2014-06-06 Thread henry hly
ML2 mechanism drivers are becoming another kind of plugins. Although they
can be loaded together, but can not work with each other.

Today, there are more and more drivers, supporting all kinds of networking
hardware and middleware (sdn controller). Unfortunately, they are designed
exclusively as chimney REST proxies.

A very general use case of heterogeneous networking: we have OVS controlled
by ovs agent, and  switchs from different vendor, some of them are
controller by their own driver/agent directly, others are controlled by a
sdn controller middleware. Can we create a vxlan network, across all these
sw/hw switchs?

It's not so easy: neutron ovs use l2 population mech driver, sdn
controllers have their own population way, today most dedicated switch
driver can only support vlan. sdn controller people may say: it's ok, just
put everything under the control of my controller, leaving ml2 plugin as a
shim rest proxy layer. But, shouldn't Openstack Neutron itself be the first
class citizen even if there is not controller involved?

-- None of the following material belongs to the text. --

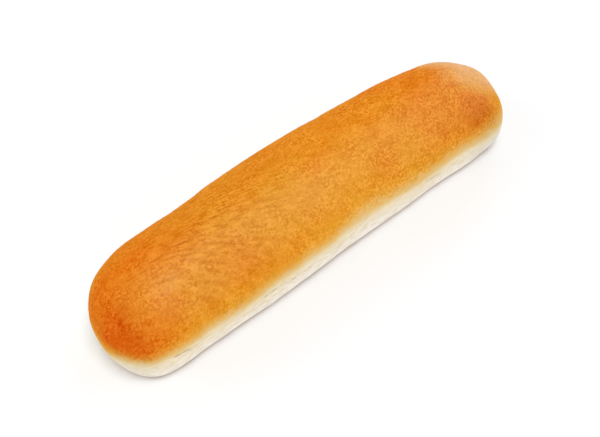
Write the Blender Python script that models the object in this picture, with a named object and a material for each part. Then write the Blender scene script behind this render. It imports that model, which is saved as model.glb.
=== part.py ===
"""Hot dog bun: one whole, uncut soft roll, domed and browned on top, flat underneath.

Metres, +Z up. +X runs along the roll from its fuller end to its slimmer end, and the origin is
under the middle of the roll, on the plane of its flat underside.

The roll starts as a cube that is cut into a grid. Every grid point is then carried onto the
roll's skin by one rule: its place along the cube says how far along the roll it lies, and its
place around the cube says where it lies around that slice. Nearly straight in the middle, the
skin closes over a rounded cap at each end.
"""

import math

import bmesh
import bpy
from mathutils import Vector

# Overall size
LENGTH = 0.170
WIDTH = 0.0410  # of a plain slice, before the bellies on its two sides
HEIGHT = 0.0328

# Cross-section: the widest line is at WAIST_HEIGHT, the dome is above it, and the lower part
# curves in to the flat underside, which is cut off where it would pass z = 0
WAIST_HEIGHT = 0.0131
LOWER_DEPTH = 0.0216
DOME_SQUARENESS = 1.98
LOWER_SQUARENESS = 2.5
EDGE_SOFTNESS = 0.0022  # half the height over which the side rounds into the underside

# The two ends: the fuller one (-X) first, then the slimmer one (+X)
CAP_LENGTH = (0.0245, 0.0255)
CAP_SQUARENESS = (2.5, 2.6)
CROWN_FALL = (0.027, 0.043)  # stretch over which the top comes down to the tip
CROWN_SQUARENESS = (1.8, 2.0)
LEAN = (0.0006, 0.0030)  # how much further along X the end reaches on its +Y side
LEAN_STRETCH = 0.030
TUCK = 0.88  # below 1 the underside keeps its width further into the ends
CAP_ON_SIDES = 0.45  # share of a cap's quarter turn that the long grid faces cover

# Hand-shaped unevenness: the roll bends sideways, narrows towards +X and has soft swells
BOW = 0.0039
TAPER = 0.02
# (place along X, height of the swell, its spread), added to the half width
FAR_SWELLS = ((-0.040, -0.00095, 0.0080), (0.002, 0.0016, 0.0300))  # on the +Y side
NEAR_SWELLS = ((-0.018, 0.00135, 0.0210), (0.060, -0.0018, 0.0155))  # on the -Y side
# (place along X, share of the dome's height, its spread)
CROWN_SWELLS = ((-0.050, 0.020, 0.016), (0.018, -0.018, 0.022), (0.058, 0.016, 0.014))

# Grid of the starting cube: slices along the roll, across it, and up it
SLICES = (46, 20, 16)

CRUST_HEIGHT = 0.0085  # below this the sides stay pale
CRUST_COLOR = (0.72, 0.29, 0.055, 1.0)
PALE_COLOR = (0.82, 0.68, 0.47, 1.0)


def swell(x, swells):
    """Sum of smooth swells, each (centre, height, spread), at x."""
    return sum(h * math.exp(-0.5 * ((x - c) / s) ** 2) for c, h, s in swells)


def soft_floor(z):
    """z, held at 0 from below, with a rounding where it meets the underside."""
    if z >= EDGE_SOFTNESS:
        return z
    if z <= -EDGE_SOFTNESS:
        return 0.0
    return (z + EDGE_SOFTNESS) ** 2 / (4 * EDGE_SOFTNESS)


def squared_circle(angle, squareness):
    """The point at an angle on a circle that grows squarer as squareness passes 2."""
    c, s = math.cos(angle), math.sin(angle)
    radius = (abs(c) ** squareness + abs(s) ** squareness) ** (-1 / squareness)
    return c * radius, s * radius


def station(u, rho):
    """(x, share of the full width, share of the full crown) for a grid point.

    u runs from -1 to 1 along the cube. rho is 1 on its long faces, and falls to 0 at the middle
    of each square end face.
    """
    end = 0 if u < 0 else 1
    cap = CAP_LENGTH[end]
    barrel = LENGTH / 2 - cap
    on_sides = 1.4 * cap * CAP_ON_SIDES
    along = abs(u) * (barrel + on_sides)
    if abs(u) > 1 - 1e-6:
        turn = CAP_ON_SIDES + (1 - rho) * (1 - CAP_ON_SIDES)
    else:
        turn = max(0.0, along - barrel) / on_sides * CAP_ON_SIDES
    width, push = squared_circle(turn * math.pi / 2, CAP_SQUARENESS[end])
    reach = barrel + cap * push if turn > 0 else min(along, barrel)
    fall = CROWN_FALL[end]
    gone = max(0.0, (reach - (LENGTH / 2 - fall)) / fall)
    crown = math.sqrt(max(0.0, 1 - gone ** CROWN_SQUARENESS[end]))
    return math.copysign(reach, u), max(0.0, width), crown


def on_crust(u, v, w):
    """The point of the roll's skin for a point (u, v, w) of the cube from -1 to 1."""
    across = v * math.sqrt(1 - w * w / 2)
    upward = w * math.sqrt(1 - v * v / 2)
    rho = min(1.0, math.hypot(across, upward))
    x, width, crown = station(u, rho)
    squareness = DOME_SQUARENESS if upward >= 0 else LOWER_SQUARENESS
    side, rise = squared_circle(math.atan2(upward, across), squareness)
    rise = abs(rise)
    half = WIDTH / 2 * (1 - TAPER * x / (LENGTH / 2))
    half += swell(x, FAR_SWELLS if side > 0 else NEAR_SWELLS)
    bend = BOW * (0.5 - (x / (LENGTH / 2)) ** 2)
    if upward >= 0:
        dome = (HEIGHT - WAIST_HEIGHT) * crown * (1 + swell(x, CROWN_SWELLS))
        z = WAIST_HEIGHT + dome * rise
    else:
        z = soft_floor(WAIST_HEIGHT - LOWER_DEPTH * width**TUCK * rise)
    into_cap = max(0.0, (abs(x) - (LENGTH / 2 - LEAN_STRETCH)) / LEAN_STRETCH)
    lean = LEAN[0 if x < 0 else 1] * into_cap**2 * width * side
    return Vector((x + lean, bend + half * width * side, z))


def gridded_cube():
    """A cube from -1 to 1, each of its three directions cut into that many equal slices."""
    bm = bmesh.new()
    bmesh.ops.create_cube(bm, size=2.0)
    for axis, count in enumerate(SLICES):
        along = [
            e
            for e in bm.edges
            if abs(e.verts[0].co[axis] - e.verts[1].co[axis]) > 1e-6
        ]
        bmesh.ops.subdivide_edges(bm, edges=along, cuts=count - 1, use_grid_fill=True)
    return bm


def material(name, color, roughness):
    made = bpy.data.materials.new(name)
    made.use_nodes = True
    shader = made.node_tree.nodes["Principled BSDF"]
    shader.inputs["Base Color"].default_value = color
    shader.inputs["Roughness"].default_value = roughness
    shader.inputs["Metallic"].default_value = 0.0
    made.diffuse_color = color
    return made


def make_bun():
    bm = gridded_cube()
    for vert in bm.verts:
        vert.co = on_crust(*vert.co)

    # Set the roll over the origin: the middle of its box in X and Y
    xs = [v.co.x for v in bm.verts]
    ys = [v.co.y for v in bm.verts]
    middle = Vector(((min(xs) + max(xs)) / 2, (min(ys) + max(ys)) / 2, 0))
    bmesh.ops.translate(bm, verts=bm.verts, vec=-middle)

    bmesh.ops.recalc_face_normals(bm, faces=bm.faces)
    for face in bm.faces:
        face.smooth = True
        face.material_index = int(face.calc_center_median().z < CRUST_HEIGHT)

    mesh = bpy.data.meshes.new("bun")
    bm.to_mesh(mesh)
    bm.free()
    bun = bpy.data.objects.new("bun", mesh)
    mesh.materials.append(material("browned_crust", CRUST_COLOR, 0.5))
    mesh.materials.append(material("pale_side", PALE_COLOR, 0.8))
    return bun


def main():
    for old in list(bpy.data.objects):
        bpy.data.objects.remove(old, do_unlink=True)
    roll = bpy.data.collections.new("hot_dog_bun")
    bpy.context.scene.collection.children.link(roll)
    roll.objects.link(make_bun())


main()
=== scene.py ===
"""Looks of the hot dog bun: its fine skin, its baked colours, and a plain studio around it."""

import math

import bpy
import numpy as np
from mathutils import Matrix, Vector


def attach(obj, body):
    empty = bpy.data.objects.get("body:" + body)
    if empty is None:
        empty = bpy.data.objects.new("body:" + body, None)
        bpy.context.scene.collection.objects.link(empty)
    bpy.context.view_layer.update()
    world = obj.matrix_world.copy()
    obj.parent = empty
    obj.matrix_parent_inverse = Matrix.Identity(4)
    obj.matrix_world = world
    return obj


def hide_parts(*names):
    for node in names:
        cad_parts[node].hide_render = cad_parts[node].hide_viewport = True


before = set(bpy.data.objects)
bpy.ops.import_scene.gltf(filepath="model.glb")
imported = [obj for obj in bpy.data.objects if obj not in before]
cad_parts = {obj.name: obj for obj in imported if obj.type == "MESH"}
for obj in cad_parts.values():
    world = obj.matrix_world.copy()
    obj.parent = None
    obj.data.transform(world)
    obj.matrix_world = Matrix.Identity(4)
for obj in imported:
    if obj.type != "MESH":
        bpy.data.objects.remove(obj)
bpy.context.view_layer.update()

# ---------------------------------------------------------------------------------------------
# The roll's form, in millimetres: the same rule as the CAD solid's, on a finer grid
# ---------------------------------------------------------------------------------------------
LENGTH = 170.0
WIDTH = 41.0
HEIGHT = 32.8
WAIST = 13.1
LOWER_DEPTH = 21.6
DOME_SQUARENESS = 1.98
LOWER_SQUARENESS = 2.5
EDGE_SOFTNESS = 2.2
CAP_LENGTH = (24.5, 25.5)
CAP_SQUARENESS = (2.5, 2.6)
CROWN_FALL = (27.0, 43.0)
CROWN_SQUARENESS = (1.8, 2.0)
LEAN = (0.6, 3.0)
LEAN_STRETCH = 30.0
TUCK = 0.88
CAP_ON_SIDES = 0.45
BOW = 3.9
TAPER = 0.02
FAR_SWELLS = ((-40.0, -0.95, 8.0), (2.0, 1.6, 30.0))
NEAR_SWELLS = ((-18.0, 1.35, 21.0), (60.0, -1.8, 15.5))
CROWN_SWELLS = ((-50.0, 0.020, 16.0), (18.0, -0.018, 22.0), (58.0, 0.016, 14.0))
SLICES = (310, 80, 60)  # 192,800 triangles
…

Could we remove all device related adaption(rest/ssh/netconf/of... proxy)
from these mechanism driver to the agent side, leaving only necessary code
in the plugin? Heterogeneous networking may become easier, while ofagent
give a good example, it can co-exist with native neutron OVS agent in vxlan
l2 population. And with the help of coming ML2 agent framework, hardware
device or middleware controller adaption agent could be more simplified.